In Windows Server 2003 SP1 Microsoft decided to increase the tombstone lifetime to 180 days, as I wrote in Active Directory Backup? Don’t rush – you’ll get more time. However, in Windows Server 2003 R2 there was a minor slip so this version introduced 60 days again. To clarify, this only changes if you set up a new forest and the value will depend on the level of the operating system of that first DC.
|Operating System of first DC||tombstoneLifetime (days)|
|Windows 2000 Server||60|
|Windows Server 2003 w/o SP||60|
|Windows Server 2003 SP1/2||180|
|Windows Server 2003 R2 (SP1)||60|
|Windows Server 2003 R2 SP2||180|
|Windows Server 2008 and higher||180|
You can verify what your tombstone lifetime is by looking at the Attribute “tombstoneLifetime” of the object cn=directory service,cn=windows,cn=services in the Configuration-Partition.
|dsquery * “cn=directory service,cn=windows nt,cn=services,cn=configuration,dc=” –scope base –attr tombstonelifetime|
If the attribue has an value, tombstone lifetime is that value in days, if it has no value it is 60 days. What changed the default to 180 is the file schema.ini, which is creating the default objects in a new AD. The version of Windows Server 2003 SP1 and higher (see table above) of schema.ini sets simply the value 180 in the attribute tombstoneLifetime.
Is it recommended to adjust the Tombstone-Lifetime to the new default?
Over the years there were many infrastructures who’s DCs didn’t replicate within 60 days, leading to replication issues and lingering objects. There were many cases within Microsoft PSS and I’ve also seen a couple of infrastructures where I had to fix this. Therefore Microsoft decided to raise the default tombstone lifetime to 180 days, which also extends the lifetime of your backup. It is up to your company to decide whether to change the tombstone lifetime to the new default.

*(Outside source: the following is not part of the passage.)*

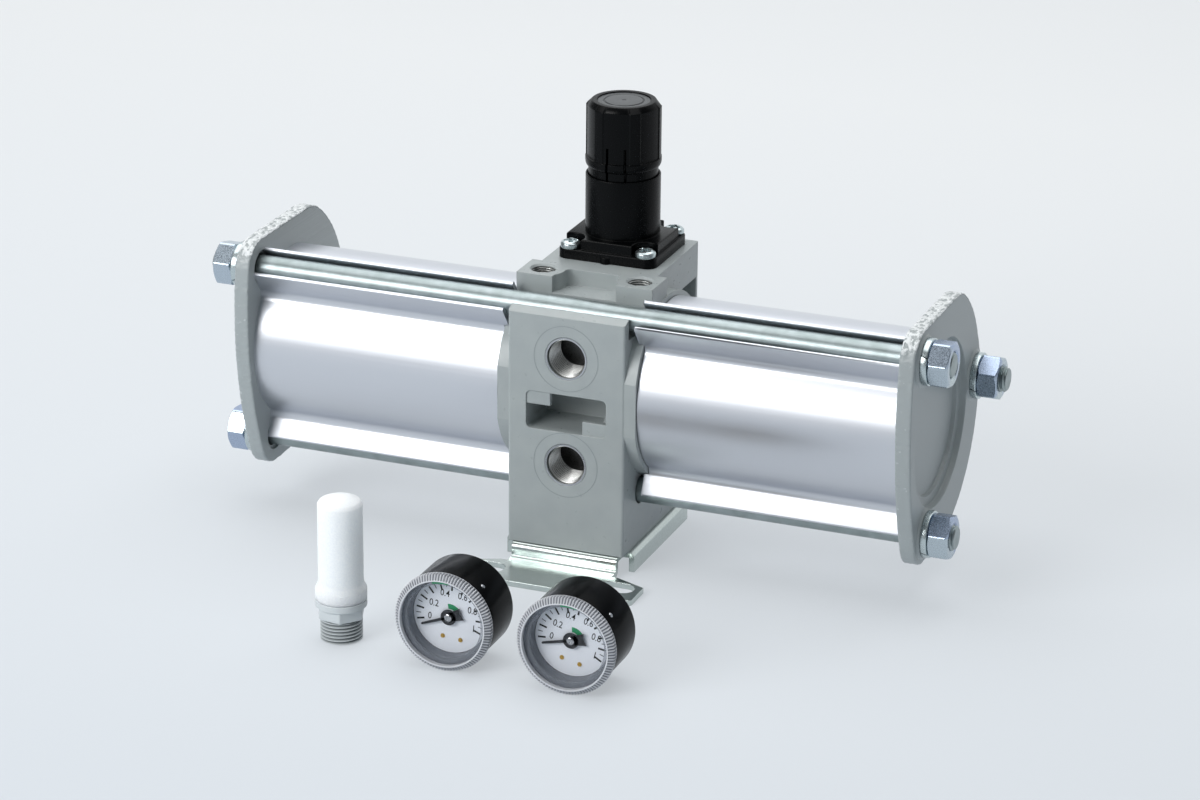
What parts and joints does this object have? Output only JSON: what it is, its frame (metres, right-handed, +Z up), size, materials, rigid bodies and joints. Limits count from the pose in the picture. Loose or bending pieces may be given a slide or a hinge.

In the E-Mail-Thread we were also discussing if there are any issues with changing the tombstone lifetime.
If you lower the tombstone lifetime, there is no issue. The garbage collection process will be a bit more busy (usually it only needs to clean up changes from a 12 hour timeframe 60 or 180 days ago, but if we go down from 180 to 60 garbage collection needs to clean up the changes of 120 days the next time it is running). However this shouldn’t lead to a performance issue, and if you think it’ll be an issue you can stage it (e.g. moving from 180 to 150, waiting at least for replication + 12 hours, then go from 150 to 120 and so on).
However, if you want to raise the tombstone lifetime, e.g. from 60 to 180 to match the new default, there’s one scenario which needs to be considered:
Lets say we have two DCs, DC-Munich and DC-LA (L.A. because that where The Experts Conference will be in April). On DC-Munich we change the tombstoneLifetime from (=60) to 180. When garbage collection runs on DC-Munich it is bored – it already cleaned up all changes from 60 days ago but we instructed it to keep everything now to 180 days, so the next 120 days garbage collection does not need to do anything. However a bit later DC-LA (who hasn’t gotten replication with the new tombstoneLifetime yet) runs garbage collection and cleans up everything which happened in the 12h timespan 60 days ago.
In this scenario, DC-Munich has objects (tombstones) which were cleaned up on DC-LA, leading various detection mechanisms to identify them as lingering objects (repadmin will detect them, as well as various update processes which will prevent you from doing operations like schema updates for the next 120 days). This will resolve after 120 days, however is pretty inconvenient.
To increase tombstoneLifetime in big infrastructures, there is only one valid solution:
- make sure that garbage collection will not run instantly after you changed the attribute, then after changing the attribute force replication and make sure it’s replicated everywhere
- lower the tombstone lifetime before increasing it. e.g. set it to 55 and make sure it has been replicated everywhere, then wait at least 12 hours or ensure that garbage collection was running on all DCs. This ensures that there are no objects which need to be taken care of garbage collection for the next couple days. Then increase the tombstone lifetime to the value you intended, e.g. 180 days. Make sure that replication works and every DC is getting the update in the next few days, and you are on the safe side
Thanks to Jesko who discussed this scenario with me – I was wrong – increasing is always causing trouble with lingering objects. Controlling garbage collection is the only way to go.
I think this scenario is very interesting, so I wanted to share it.